- **Stated task**: The records that follow should be retyped word for word.

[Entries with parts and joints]
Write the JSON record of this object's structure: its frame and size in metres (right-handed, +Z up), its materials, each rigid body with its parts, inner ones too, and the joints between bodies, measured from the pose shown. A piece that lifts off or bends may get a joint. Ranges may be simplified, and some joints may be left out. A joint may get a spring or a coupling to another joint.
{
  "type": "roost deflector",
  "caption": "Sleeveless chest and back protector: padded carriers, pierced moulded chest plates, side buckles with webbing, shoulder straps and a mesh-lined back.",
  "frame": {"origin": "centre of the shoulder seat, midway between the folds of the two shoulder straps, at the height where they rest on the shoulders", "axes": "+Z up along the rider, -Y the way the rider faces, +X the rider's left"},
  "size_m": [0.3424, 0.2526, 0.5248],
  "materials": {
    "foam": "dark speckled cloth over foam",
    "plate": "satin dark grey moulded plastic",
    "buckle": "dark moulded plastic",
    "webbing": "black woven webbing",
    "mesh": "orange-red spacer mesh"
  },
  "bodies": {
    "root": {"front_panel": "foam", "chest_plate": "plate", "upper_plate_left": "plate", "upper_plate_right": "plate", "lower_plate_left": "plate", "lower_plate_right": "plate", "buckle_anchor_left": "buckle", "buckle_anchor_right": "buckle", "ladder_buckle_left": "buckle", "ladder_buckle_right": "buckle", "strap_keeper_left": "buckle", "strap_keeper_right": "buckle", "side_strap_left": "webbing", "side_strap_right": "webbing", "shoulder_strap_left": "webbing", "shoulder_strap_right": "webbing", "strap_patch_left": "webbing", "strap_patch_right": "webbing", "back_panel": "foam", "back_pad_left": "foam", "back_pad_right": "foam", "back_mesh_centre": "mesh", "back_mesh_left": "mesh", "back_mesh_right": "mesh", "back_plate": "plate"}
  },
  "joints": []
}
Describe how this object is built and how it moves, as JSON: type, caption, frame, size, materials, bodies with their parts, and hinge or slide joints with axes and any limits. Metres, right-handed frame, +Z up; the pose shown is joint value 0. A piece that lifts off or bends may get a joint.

- **Task answer**:
Write the JSON record of this object's structure: its frame and size in metres (right-handed, +Z up), its materials, each rigid body with its parts, inner ones too, and the joints between bodies, measured from the pose shown. A piece that lifts off or bends may get a joint. Ranges may be simplified, and some joints may be left out. A joint may get a spring or a coupling to another joint.
{
  "type": "roost deflector",
  "caption": "Sleeveless chest and back protector: padded carriers, pierced moulded chest plates, side buckles with webbing, shoulder straps and a mesh-lined back.",
  "frame": {"origin": "centre of the shoulder seat, midway between the folds of the two shoulder straps, at the height where they rest on the shoulders", "axes": "+Z up along the rider, -Y the way the rider faces, +X the rider's left"},
  "size_m": [0.3424, 0.2526, 0.5248],
  "materials": {
    "foam": "dark speckled cloth over foam",
    "plate": "satin dark grey moulded plastic",
    "buckle": "dark moulded plastic",
    "webbing": "black woven webbing",
    "mesh": "orange-red spacer mesh"
  },
  "bodies": {
    "root": {"front_panel": "foam", "chest_plate": "plate", "upper_plate_left": "plate", "upper_plate_right": "plate", "lower_plate_left": "plate", "lower_plate_right": "plate", "buckle_anchor_left": "buckle", "buckle_anchor_right": "buckle", "ladder_buckle_left": "buckle", "ladder_buckle_right": "buckle", "strap_keeper_left": "buckle", "strap_keeper_right": "buckle", "side_strap_left": "webbing", "side_strap_right": "webbing", "shoulder_strap_left": "webbing", "shoulder_strap_right": "webbing", "strap_patch_left": "webbing", "strap_patch_right": "webbing", "back_panel": "foam", "back_pad_left": "foam", "back_pad_right": "foam", "back_mesh_centre": "mesh", "back_mesh_left": "mesh", "back_mesh_right": "mesh", "back_plate": "plate"}
  },
  "joints": []
}
Describe how this object is built and how it moves, as JSON: type, caption, frame, size, materials, bodies with their parts, and hinge or slide joints with axes and any limits. Metres, right-handed frame, +Z up; the pose shown is joint value 0. A piece that lifts off or bends may get a joint.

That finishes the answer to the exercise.